▶

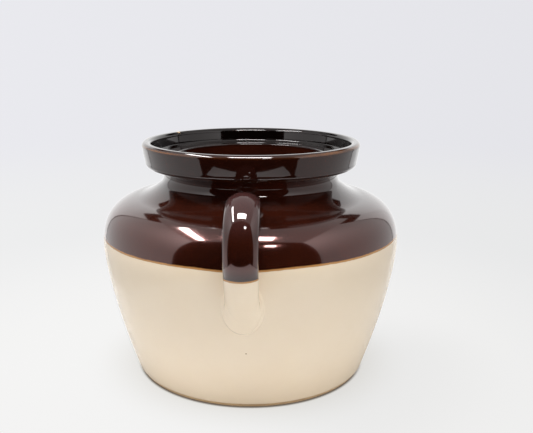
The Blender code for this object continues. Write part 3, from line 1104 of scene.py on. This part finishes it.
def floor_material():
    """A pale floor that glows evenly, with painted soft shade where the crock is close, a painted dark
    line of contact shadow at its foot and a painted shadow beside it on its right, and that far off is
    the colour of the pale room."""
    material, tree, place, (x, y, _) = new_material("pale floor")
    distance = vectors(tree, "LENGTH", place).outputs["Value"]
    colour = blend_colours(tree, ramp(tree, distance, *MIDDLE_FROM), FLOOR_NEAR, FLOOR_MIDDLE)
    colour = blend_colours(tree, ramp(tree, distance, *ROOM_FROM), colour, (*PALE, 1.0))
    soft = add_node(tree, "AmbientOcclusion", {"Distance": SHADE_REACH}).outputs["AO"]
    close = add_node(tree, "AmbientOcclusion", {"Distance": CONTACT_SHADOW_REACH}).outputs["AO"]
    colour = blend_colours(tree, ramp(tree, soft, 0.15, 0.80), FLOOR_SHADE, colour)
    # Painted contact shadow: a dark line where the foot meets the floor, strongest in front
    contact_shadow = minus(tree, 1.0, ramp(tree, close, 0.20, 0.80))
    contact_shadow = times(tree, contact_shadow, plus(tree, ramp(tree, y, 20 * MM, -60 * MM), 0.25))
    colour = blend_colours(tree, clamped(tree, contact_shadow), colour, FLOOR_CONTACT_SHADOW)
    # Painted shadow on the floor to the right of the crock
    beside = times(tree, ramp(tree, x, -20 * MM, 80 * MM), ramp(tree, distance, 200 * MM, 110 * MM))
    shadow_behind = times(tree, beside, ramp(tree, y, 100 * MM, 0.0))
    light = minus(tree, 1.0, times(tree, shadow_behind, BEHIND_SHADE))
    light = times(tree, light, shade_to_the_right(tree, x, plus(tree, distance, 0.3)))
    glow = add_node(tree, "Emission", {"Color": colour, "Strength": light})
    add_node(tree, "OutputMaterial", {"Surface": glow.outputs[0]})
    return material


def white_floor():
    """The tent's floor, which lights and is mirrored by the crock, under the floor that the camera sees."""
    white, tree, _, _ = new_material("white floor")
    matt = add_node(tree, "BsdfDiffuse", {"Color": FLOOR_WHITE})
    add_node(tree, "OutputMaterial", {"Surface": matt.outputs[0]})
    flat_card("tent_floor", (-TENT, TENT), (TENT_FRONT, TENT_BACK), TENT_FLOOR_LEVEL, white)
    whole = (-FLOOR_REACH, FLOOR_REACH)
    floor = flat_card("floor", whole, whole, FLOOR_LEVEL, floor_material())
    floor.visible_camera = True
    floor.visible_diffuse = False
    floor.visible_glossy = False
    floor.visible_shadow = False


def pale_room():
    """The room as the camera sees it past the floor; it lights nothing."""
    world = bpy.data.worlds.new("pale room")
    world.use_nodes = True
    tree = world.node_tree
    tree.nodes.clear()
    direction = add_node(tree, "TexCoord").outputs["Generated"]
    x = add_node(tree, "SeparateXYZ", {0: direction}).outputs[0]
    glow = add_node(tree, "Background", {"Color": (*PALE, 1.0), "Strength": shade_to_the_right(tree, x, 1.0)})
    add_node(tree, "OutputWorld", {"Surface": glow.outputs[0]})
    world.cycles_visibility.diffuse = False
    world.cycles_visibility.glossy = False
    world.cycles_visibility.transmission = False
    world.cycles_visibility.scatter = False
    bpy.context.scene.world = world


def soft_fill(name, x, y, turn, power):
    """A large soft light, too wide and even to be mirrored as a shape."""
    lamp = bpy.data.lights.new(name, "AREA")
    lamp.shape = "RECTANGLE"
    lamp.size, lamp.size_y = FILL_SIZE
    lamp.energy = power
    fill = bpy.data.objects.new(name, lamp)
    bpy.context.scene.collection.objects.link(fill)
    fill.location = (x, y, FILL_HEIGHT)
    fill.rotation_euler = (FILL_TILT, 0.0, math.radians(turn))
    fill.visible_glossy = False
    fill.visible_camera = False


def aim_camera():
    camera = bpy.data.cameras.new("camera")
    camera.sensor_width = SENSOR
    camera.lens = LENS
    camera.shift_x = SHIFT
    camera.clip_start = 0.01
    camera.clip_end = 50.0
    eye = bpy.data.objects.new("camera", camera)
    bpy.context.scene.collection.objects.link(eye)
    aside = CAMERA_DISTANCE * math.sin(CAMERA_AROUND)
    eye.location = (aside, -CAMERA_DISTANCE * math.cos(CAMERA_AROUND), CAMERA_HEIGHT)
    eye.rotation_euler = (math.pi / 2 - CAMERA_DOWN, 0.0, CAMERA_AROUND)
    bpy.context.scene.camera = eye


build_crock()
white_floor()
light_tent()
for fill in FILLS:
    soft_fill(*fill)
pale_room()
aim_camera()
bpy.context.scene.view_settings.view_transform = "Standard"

◀

▶ **Work to be completed**:
Gather up every line in the data above that contains the word "scene", copying each one.

▶ **Full answer**:
The Blender code for this object continues. Write part 3, from line 1104 of scene.py on. This part finishes it.
    bpy.context.scene.world = world
    bpy.context.scene.collection.objects.link(fill)
    bpy.context.scene.collection.objects.link(eye)
    bpy.context.scene.camera = eye
bpy.context.scene.view_settings.view_transform = "Standard"